“You cannot help but learn more as you take the world into your hands. Take it up reverently, for it is an old piece of clay, with millions of thumbprints on it.” John Updike (American Writer, b. 1932)
Were you aware that Hope School has a kiln? It has been used as far back as the 1980s when retired 7th grade teacher, Ken Wilke, taught ceramics education interwoven into the art curriculum. Throughout February, March and April it will be fired up to cure works of art created by our budding potters in preschool through 5th grade as part of the Artist In Residence program sponsored by the PTH (Parent and Teachers of Hope).
Hope Preschool Director and trained potter, Marie Tornow, along with parent and skilled potter, Nicole Pepper who earned a BFA in ceramics, organized and prepared this program, creating lesson plans and teaching the necessary skills to students so they could create clay projects based on celebrating God’s creation story, tying in with the theme Bible verse for the school year: “For it is by grace you have been saved, through faith-and this is not from yourselves, it is the gift of God-not by works, so that no one can boast. For we are God’s handiwork, created in Christ Jesus to do good works, which God prepared in advance for us to do.: (Ephesians 2:8-10)
“The premise for the project is celebrating God’s days of creation, and also that He made us creative. We were created in His image and so He instilled creativeness in each one of us,” said Tornow.
Through their mutual love of pottery and working with children, Tornow and Pepper realized that they both wanted to use their art as a means of sharing their faith with students. “I feel that God has opened all the doors to me for this project and has been the one to put Nicole and me together,” says Tornow. “We complement each other’s skills, and learn from each other.”
Each class has been invited to make a project based on one of the days of creation. They spend one session in the classroom learning about the project, and then meet for two or three 45 minute sessions with Pepper and Tornow in the Fellowship Hall which serves as a temporary pottery studio. Aprons are donned and each student has their work station at which to mold their mound of clay. Learning about the properties of clay, the process of working it, and using tools to create form and texture are taught throughout the sessions. Simple tools such as spatulas, forks, straws, popsicle sticks, bottle caps and the like are made available on each table for students to experiment with while they work. “They have the basic direction of their day of creation and how to construct using the coil, slab or pinch methods and attachment; but they have choice of how to texture, shape and color their piece,” says Tornow.
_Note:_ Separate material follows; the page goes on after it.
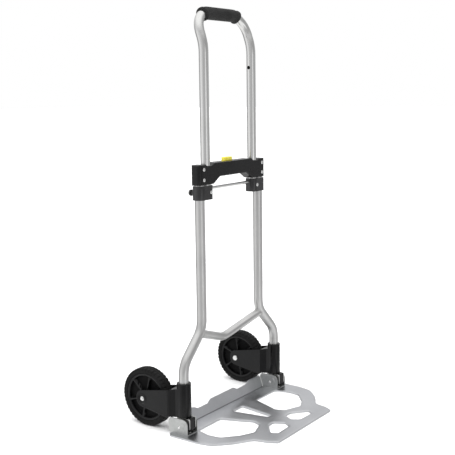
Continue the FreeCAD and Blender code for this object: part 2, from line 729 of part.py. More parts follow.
def wheel_bracket(name, side):
    """Sleeve that turns on the leg, with a fork of two cheeks for the wheel."""
    body = new_body("wheel_bracket_" + name,
                    Placement(Vector(side * size("leg_half"), LEG_Y, 0), Rotation()))
    low, top = size("sleeve_low"), size("sleeve_top")
    hub = size("hub_back")
    hub_z = size("wheel_radius")
    end = 20.0
    outer = size("fork_inner") + size("cheek")
    cheek = outline([(2, low, 0), (30, low, 0), (34, low - 4.5, 2), (hub + end, hub_z - end + 1, end - 1),
                     (hub + end, hub_z + end - 2, end - 1), (2, top - 12, 0)])
    pad(body, "YZ_Plane", cheek, 2 * outer, midplane=True)
    inner = size("fork_inner")
    neck = size("sleeve_od") / 2 - 0.8
    neck_end, flare_end = 15.0, 32.5
    wheel_space = outline([(-inner, hub + 60, 0), (-inner, 38, 3), (-neck, 31, 2), (neck, 31, 2),
                           (inner, 38, 3), (inner, hub + 60, 0)])
    above = top + CLEAR
    pocket(body, "XY_Plane", wheel_space, THROUGH, offset=above)
    for across in (-1, 1):
        flare = outline([(across * neck, -10, 0), (across * neck, neck_end, 0),
                         (across * (outer + 1), flare_end, 0), (across * (outer + 1), -10, 0)])
        pocket(body, "XY_Plane", flare, THROUGH, offset=above)
    pad(body, "XY_Plane", circle(0, 0, size("sleeve_od") / 2), "Sizes.sleeve_top - Sizes.sleeve_low",
        offset=low)
    bore = size("frame_od") / 2 + size("slide_play")
    pocket(body, "XY_Plane", circle(0, 0, bore), THROUGH, offset=above)
    pocket(body, "YZ_Plane", circle(hub, hub_z, size("axle_radius")), THROUGH, midplane=True)
    return body


# ---------------------------------------------------------------- wheels

def hub_place(side):
    return along_x(side * size("leg_half"), HUB_Y, size("wheel_radius"), side)


def axle(name, side):
    """Bolt through the fork: domed head on the outer cheek."""
    face = size("fork_inner") + size("cheek")
    shank, head = size("axle_radius"), 6.2
    profile = outline([(0, -face - 4, 0), (shank, -face - 4, 0), (shank, face, 0), (head, face, 0),
                       (head, face + 1.5, 1), (head - 2.6, face + 3.8, 2), (0, face + 3.8, 0)])
    turned("axle_" + name, profile, hub_place(side))


def axle_nut(name, side):
    """Push-on cap over the axle's inner end."""
    face = size("fork_inner") + size("cheek")
    shank = size("axle_radius")
    profile = outline([(0, -face - 4, 0), (shank, -face - 4, 0), (shank, -face, 0), (8, -face, 0),
                       (8, -face - 2, 0.8), (7, -face - 5, 1.5), (0, -face - 5.5, 0)])
    turned("axle_nut_" + name, profile, hub_place(side))


def wheel_bush(name, side):
    half = size("fork_inner") - 0.5
    profile = outline([(size("axle_radius") + size("play"), -half, 0), (size("bush_radius"), -half, 0),
                       (size("bush_radius"), half, 0), (size("axle_radius") + size("play"), half, 0)])
    turned("wheel_bush_" + name, profile, hub_place(side))


def wheel(name, side):
    """Moulded wheel: hub, thin web, deep rim and six ribs on each face."""
    body = new_body("wheel_" + name, hub_place(side))
    bore = size("bush_radius")
    hub_half = size("fork_inner") - 1.0
    hub_out = 16.0
    web = 2.5
    rim = size("rim_radius")
    rim_in = rim - 6.0
    rim_half = 13.0
    profile = outline([(bore, -hub_half, 0), (hub_out, -hub_half, 1), (hub_out, -web, 0), (rim_in, -web, 0),
                       (rim_in, -rim_half, 1), (rim, -rim_half, 0), (rim, rim_half, 0),
                       (rim_in, rim_half, 1), (rim_in, web, 0), (hub_out, web, 0),
                       (hub_out, hub_half, 1), (bore, hub_half, 0)])
    feature = body.newObject("PartDesign::Revolution", "Revolution")
    feature.Profile = sketch_on(body, "XZ_Plane", profile)
    feature.ReferenceAxis = (feature.Profile[0], ["V_Axis"])
    feature.Angle = 360
    doc.recompute()
    rib = box_outline(-3.0, 3.0, hub_out - 1, rim_in + 1)
    ribs = pad(body, "XY_Plane", rib, 2 * rim_half - 6, midplane=True)
    pattern = body.newObject("PartDesign::PolarPattern", "PolarPattern")
    pattern.Originals = [ribs]
    pattern.Axis = (ribs.Profile[0], ["N_Axis"])
    pattern.Angle = 360
    pattern.Occurrences = 6
    body.Tip = pattern
    doc.recompute()
    return body


def tyre(name, side):
    half = size("tyre_width") / 2
    outer, inner = size("wheel_radius"), size("rim_radius")
    profile = outline([(inner, -half + 2, 1), (outer - 5, -half, 3), (outer, -half + 6, 3),
                       (outer, half - 6, 3), (outer - 5, half, 3), (inner, half - 2, 1)])
    turned("tyre_" + name, profile, hub_place(side))


# ---------------------------------------------------------------- toe plate

PLATE_HALF = size("plate_half")
PLATE_EDGE = [(PLATE_HALF - 12, 28, 5), (PLATE_HALF, 18, 6), (PLATE_HALF, -64, 60),
              (PLATE_HALF - 8, -104, 40), (198, -142, 50), (151, -172, 26), (144, -206, 12),
              (131, -size("plate_reach"), 11)]
SIDE_HOLE = [(84, -21, 7), (179, -21, 12), (190, -62, 30), (186, -95, 14), (150, -127, 30), (112, -146, 14),
             (62, -128, 12), (52, -104, 10), (66, -70, 26)]
FRONT_HOLE = [(30, -150, 5), (52, -151, 6), (92, -182, 7), (82, -198, 6), (28, -196, 6), (15, -177, 5)]
CENTRE_HOLE = [(22, -17, 5), (5, -118, 3)]


def plate_wire(corners, height):
    curves = outline([(u, v + LEG_Y, radius) for u, v, radius in corners])
    wire = Part.Wire([curve.toShape() for curve in curves])
    wire.translate(Vector(0, 0, height))
    return wire


def prism(wire, height):
    return Part.Face(wire).extrude(Vector(0, 0, height))


def toe_plate():
    """Pressed sheet with cut-outs, turned-down rims and a rear flange with two shallow dips."""
    rim = size("plate_rim")
    skin_low = size("plate_top") - size("plate_skin")
    edge = plate_wire(both_halves(PLATE_EDGE), 0)
    plate = prism(edge, size("plate_top"))
    hollow = prism(edge.makeOffset2D(-rim), skin_low)
    holes = [both_halves(CENTRE_HOLE)]
    for _, side in SIDES:
        holes.append(mirrored(SIDE_HOLE, side))
        holes.append(mirrored(FRONT_HOLE, side))
    for corners in holes:
        wire = plate_wire(corners, 0)
        plate = plate.cut(prism(wire, size("plate_top")))
        hollow = hollow.cut(prism(wire.makeOffset2D(rim), skin_low))
    plate = plate.cut(hollow)
    for _, side in SIDES:
        for y in RIVET_Y:
            hole = cylinder(RIVET_RADIUS, size("plate_top"), Vector(side * size("leg_half"), LEG_Y + y, 0),
                            Vector(0, 0, 1))
            plate = plate.cut(hole)
    return plate.fuse(rear_flange()).removeSplitter()


def rear_flange():
    """Wall along the plate's rear edge, leaning back, with two shallow dips in its top edge."""
    fold_y = LEG_Y + size("flange_back")
    top_y = fold_y + size("flange_lean")
    low, top = size("plate_top") - size("plate_skin"), size("flange_top")
    skin = size("flange_skin")
    half = size("flange_half")
    section = Part.makePolygon([Vector(-half, fold_y - skin, low), Vector(-half, fold_y, low),
                                Vector(-half, top_y, top), Vector(-half, top_y - skin, top),
                                Vector(-half, fold_y - skin, low)])
    wall = Part.Face(section).extrude(Vector(2 * half, 0, 0))
    dip = top - size("flange_dip")
    for _, side in SIDES:
        corners = mirrored([(50, top + CLEAR, 0), (50, top, 3), (71, dip, 8), (106, dip, 8), (132, top, 3),
                            (132, top + CLEAR, 0)], side)
        wire = Part.Wire([curve.toShape() for curve in outline(corners)])
        notch = prism(wire, THROUGH)
        notch.rotate(Vector(0, 0, 0), Vector(1, 0, 0), 90)
        notch.translate(Vector(0, THROUGH, 0))
        wall = wall.cut(notch)
    return wall


# ---------------------------------------------------------------- build and export

frame_brace()
crossbar_shell("crossbar_front", True)
crossbar_shell("crossbar_rear", False)
crossbar_screws()
release_button()
button_springs()
handle_tube()
handle_grip()
slider_rod()
slider_screws()
shape_node("toe_plate", toe_plate())
bracket_rivets()
for side_name, side_sign in SIDES:
    frame_tube(side_name, side_sign)
    lock_pin(side_name, side_sign)
    slider_block(side_name, side_sign)
    cord_knob(side_name, side_sign)
    hinge_block(side_name, side_sign)
    foot_plates(side_name, side_sign)
    hinge_bracket(side_name, side_sign)
    hinge_pin(side_name, side_sign)
    wheel_bracket(side_name, side_sign)
    axle(side_name, side_sign)
    axle_nut(side_name, side_sign)
    wheel_bush(side_name, side_sign)
    wheel(side_name, side_sign)
    tyre(side_name, side_sign)
doc.recompute()

for item in doc.Objects:
    if "Invalid" in item.State or "Error" in item.State:
        raise RuntimeError("failed feature: " + item.Label)
for node in NODES:
    if node.Shape.isNull() or not node.Shape.isValid():
        raise RuntimeError("bad shape: " + node.Label)

os.makedirs("parts", exist_ok=True)
for node in NODES:
    node.Shape.exportStep("parts/%s.step" % node.Label)
    box = node.Shape.BoundBox
    print("%-22s solids %d  volume %10.1f  x %7.1f %7.1f  y %7.1f %7.1f  z %7.1f %7.1f" % (
        node.Label, len(node.Shape.Solids), node.Shape.Volume,
        box.XMin, box.XMax, box.YMin, box.YMax, box.ZMin, box.ZMax))
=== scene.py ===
import math
import bpy
from mathutils import Euler, Matrix, Vector
from mathutils.bvhtree import BVHTree
from mathutils.geometry import delaunay_2d_cdt
from mathutils.kdtree import KDTree


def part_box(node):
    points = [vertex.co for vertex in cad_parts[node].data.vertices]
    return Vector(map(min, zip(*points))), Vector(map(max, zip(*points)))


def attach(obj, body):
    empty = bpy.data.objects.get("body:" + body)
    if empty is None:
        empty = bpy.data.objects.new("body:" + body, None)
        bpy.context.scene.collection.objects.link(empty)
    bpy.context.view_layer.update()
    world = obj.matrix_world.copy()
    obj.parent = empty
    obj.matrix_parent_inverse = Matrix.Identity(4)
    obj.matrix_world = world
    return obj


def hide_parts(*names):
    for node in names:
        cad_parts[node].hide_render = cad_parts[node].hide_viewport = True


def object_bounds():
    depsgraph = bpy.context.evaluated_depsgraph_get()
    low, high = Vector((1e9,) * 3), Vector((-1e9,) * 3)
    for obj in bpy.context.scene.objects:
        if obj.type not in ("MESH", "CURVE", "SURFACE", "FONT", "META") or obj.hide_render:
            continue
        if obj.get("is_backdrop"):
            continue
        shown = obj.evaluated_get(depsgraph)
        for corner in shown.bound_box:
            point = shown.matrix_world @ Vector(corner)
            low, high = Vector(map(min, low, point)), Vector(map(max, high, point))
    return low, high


# Looks of the folding luggage cart, in metres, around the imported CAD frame.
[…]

Guidelines are given to each class specific to the project, fourth grade having the most difficult project of all the grades. They formed two coil pots of equal size, pressed and melded them together, and created globe luminaries, representing how God created light and dark. Deciding what colors to paint with and then glazing the pieces to get them ready to fire are the next steps.
“I have noticed the eagerness in the kids. They can’t wait to get their hands on it! I have also noticed they find it difficult, but they also feel satisfied and challenged in a good way,” says Tornow about the reaction of the students to their projects. The third grade class worked on creating seed pods representing seed bearing plants that God created on the third day in the creation story. This involved creating two pinch pots, blending them together and adding formations to the outside to represent pods found in nature.
The third graders felt very positive about their experience:
“My favorite part of the clay was feeling how good it [the clay] felt.”
“I learned to take my time and use my mistakes.”
“I feel creative, like an artist.”
“Doing art makes me feel relaxed.”
Pepper added, “I found with clay the Lord would show me what to do with it. It’s been a relationship which I want to share with students. This is the reason I am doing what I’m doing… It’s in those quiet decisions while working we can witness the works of the Lord.”
Students are hard at work getting ready for the premier of their art pieces at the Academic Fair, April 28th at 6:30 p.m. All students will be encouraged to come to view all pieces as well as artwork created by the middle school students. Artwork will be on display in each classroom for parents, staff, and friends to admire as well as showcased during the West Seattle May Art Walk.